Simone Vierne, Rite, roman, initiation, Grenoble : Presses universitaires de Grenoble, 1973, pp. 39-40.

365.

Ibid., p. 7.

366.

Roland Barthes, S/Z, op. cit., pp. 75-76.

367.

Ibid., p. 102.

368.

Ibid., p. 102. On sait néanmoins dès le début de Heart of Darkness qu’un tel désir de complétude sera frustré puisque le récit de Marlow est qualifié par le narrateur premier de non concluant (« inconclusive »), c’est-à-dire dépourvu d’une fin, d’une conclusion.

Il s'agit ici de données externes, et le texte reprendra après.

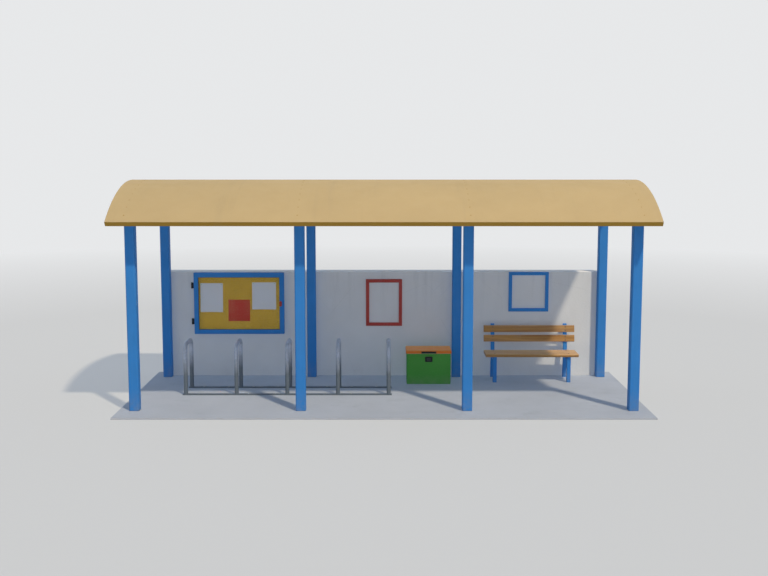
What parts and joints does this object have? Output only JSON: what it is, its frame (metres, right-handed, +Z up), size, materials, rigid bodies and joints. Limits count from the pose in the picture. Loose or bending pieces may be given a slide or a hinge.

Il adresse en effet indirectement cet avertissement au lecteur :  : « we knew we were fated, before the ebb began to run, to hear about one of Marlow’s inconclusive experiences ».

369.

David Marr, Patrick White : A Life, Londres : Jonathan Cape, 1991, p. 65.

370.

Cette citation porte à l’origine sur Heart of Darkness mais elle est tout aussi valable pour Voss comme roman dans lequel l’aventure est du côté de l’interprétation et non de l’action (Tzvetan Todorov, « Connaissance du vide », dans « Figures du vide », Nouvelle Revue de Psychanalyse, n°11, Printemps 1975, p. 146).

371.

« Le récit mythologique n’est là que pour permettre le déploiement d’un récit gnoséologique. [...] Coeur des ténèbres est un récit de connaissance » (Ibid., p. 146). Par mythologique, il faut entendre ici la notion aristotélicienne de « mythos », c’est-à-dire d’agencement d’actions.

372.

Termes de Barthes dans S/Z, op. cit.

373.

Ibid., p. 32.

374.

Il s’agit ici des termes employés par Brian McHale pour qualifier le roman moderniste et le roman postmoderne respectivement, au détour d’une remarque sur Faulkner : « In short, Ch.8 of Absalom, Absalom ! dramatizes the shift of dominant from problems of knowing to problems of modes of being—from an epistemological dominant to an ontological one. At this point Faulkner’s novel touches and perhaps crosses the boundary between modernist and postmodernist writing. » (Postmodernist Fiction, New York and Londres : Methuen, 1987, p. 10).